When he landed ten minutes later, he came running up to me (the helicopter did not shut down). "How long will it take you to get the company back to Fort Bragg?" he asked — the first words out of his mouth.
"It'll take a while," I answered, "because they are spread out all over these mountains in various operating areas, and we don't have enough transportation to move the entire company in one lift. I guess with the vehicles that we have, and with what they can come up with through their local civilian contacts, we could all close Fort Bragg sometime during the night."
"Good," he said. "Go back and get them organized and moving."
Then he explained: "The training centers have overflowed, and just this morning we received the mission to conduct basic entry-level training for approximately five hundred new infantry draftees that will arrive at Bragg within three to four days.
"Group is working on where to house them," he went on, "and what parts of the training might be done more efficiently by committee" — weapons training and the like—"and this should be pretty well finalized by the time I get back.
"You have more training experience of this nature than anyone else in the Group," he continued, "and the Group Commander" — by then Colonel Leroy Stanley—"and I want you to lead a group of selected cadre to Fort Jackson, departing at six in the morning, to observe how they conduct Basic Combat Training" — in this case he meant the first eight weeks—"and bring back all the lesson plans you can gather up."
"No problem, sir," I answered. "I'll get the company moving right away.
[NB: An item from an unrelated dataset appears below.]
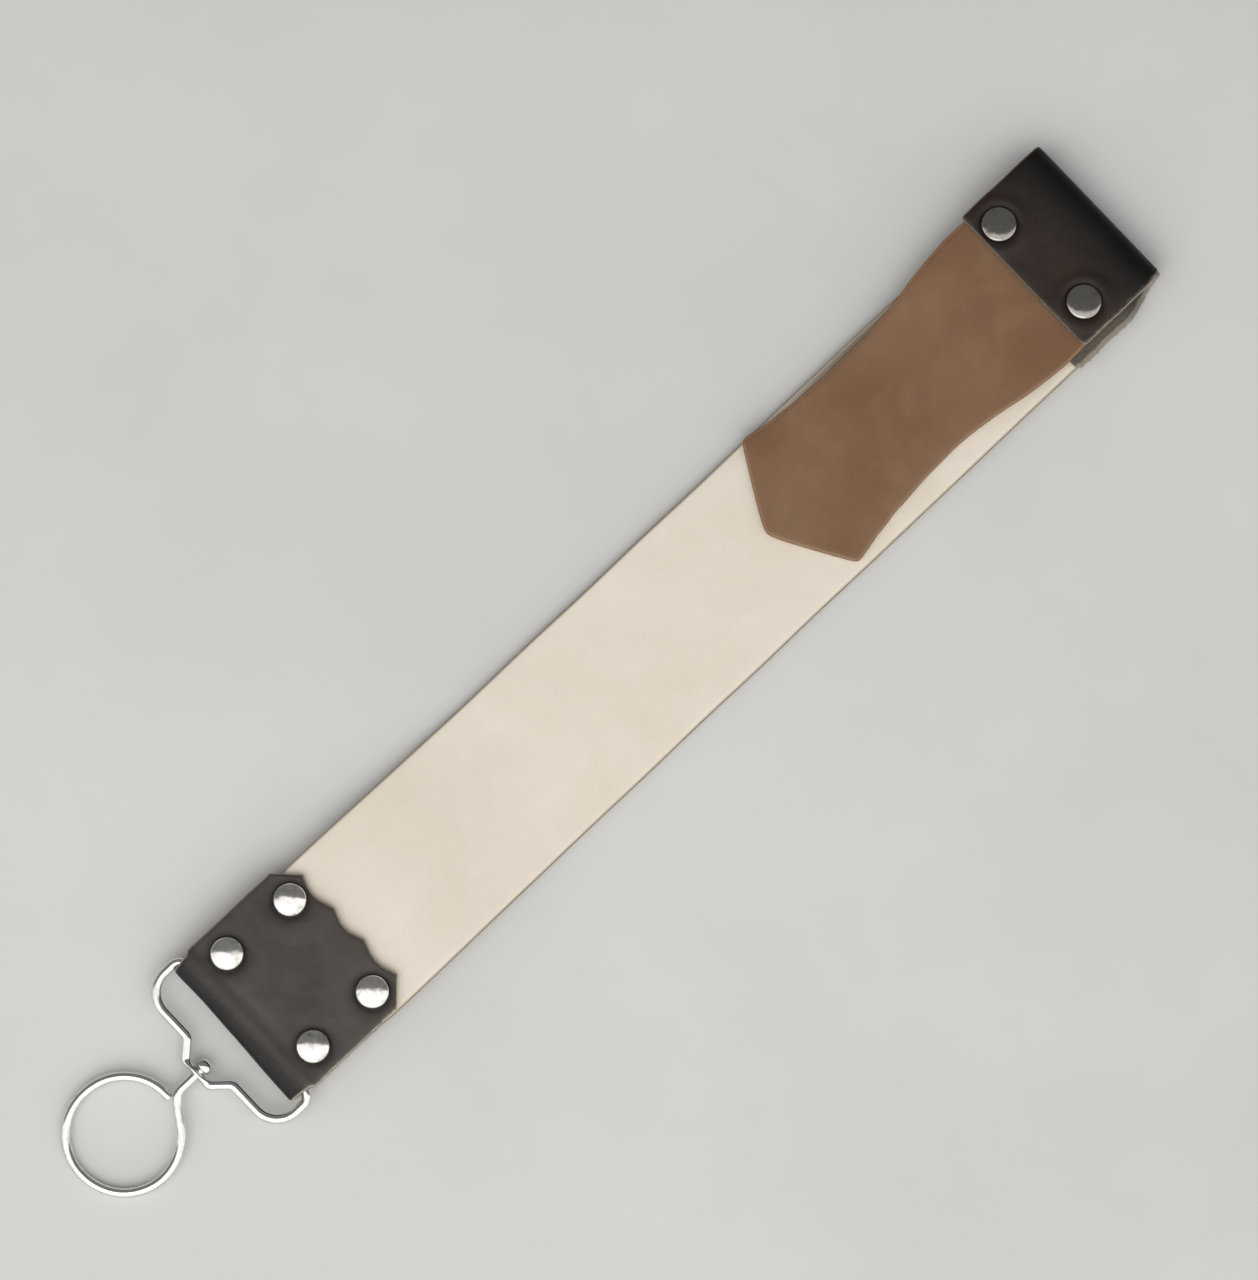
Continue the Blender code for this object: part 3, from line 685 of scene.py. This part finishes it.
# ---- handle leather
def handle_half(x):
    """Half width of the handle leather behind its corners, x metres from the bar."""
    flare = np.clip((HANDLE_WAIST - x) / (HANDLE_WAIST - HANDLE_CORNER), 0.0, 1.0)
    front = HALF_WAIST + (HALF_CORNER - HALF_WAIST) * flare ** 2
    rear = (HALF_SHOULDER - HALF_WAIST) * smooth(HANDLE_WAIST, HANDLE_SHOULDER, x)
    return front + rear


def handle_bottom(x):
    """The leather lies on the strap, then climbs over the inner flap of the top fold."""
    step = HANDLE_Z - (TOP_STRAP_Z + STRAP_THICKNESS + GAP)
    return strap_bottom(x) + STRAP_THICKNESS + GAP + step * smooth(*HANDLE_STEP, x)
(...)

As for the basic training part, I've got this cold, from beginning to end, and can teach all the subjects blindfolded. But we'll have to give our cadre some preliminary training to get started, and I can do that in a couple of days, and continuing as we progress through the training cycle.
"What you can do, sir, to facilitate organizing for training," I told him, "is to go back and begin to pick and structure the cadre for a training battalion that will consist of three companies." And then I laid out how the structure ought to work: "These should be commanded by captains, with a sergeant major or master sergeant as first sergcant; four platoons per company should be commanded by a lieutenant, with a master sergeant or sergeant first class as platoon sergeant; and each platoon should consist of four squads, each led by a staff sergeant or sergeant." I also told him that it would be very beneficial if I could take to Fort Jackson with me our three company commanders and one representative (officer or NCO) from each platoon (a total of fifteen), to observe firsthand how it is done.
"Okay," Hoyt said. "You'll be commanding one of the companies. And while you're putting your guys together out here, I'll go back and ensure that the right people are ready for the trip to Fort Jackson."
On my way back to our base camp, I was thinking, "Man, what an opportunity to turn out the best-trained and — motivated battalion ever. With all of these outstanding NCOs, there's no limit to what we can do for these new men."
At the same time, I couldn't help but contrast the performance of our Special Forces guys in a training situation with what I'd had to handle in my last training company at Fort Jackson: It was me and an outstanding first sergeant (Ned Lyle, to my knowledge the only man in the Army authorized to wear the bayonet as a decoration), a Specialist 4 company clerk (who was pending charges for hoarding mail and possessing pornographic materials), four NCOs (all possessing medical profiles that precluded their making the morning twenty-minute run; instead I kept them posted at strategic locations where they could police up the stragglers while I ran the company), a mess sergeant who was addicted to paregorie, and a supply scrgcant I didn't trust. This was all that I had to work with, and I thought we did a good job — considering.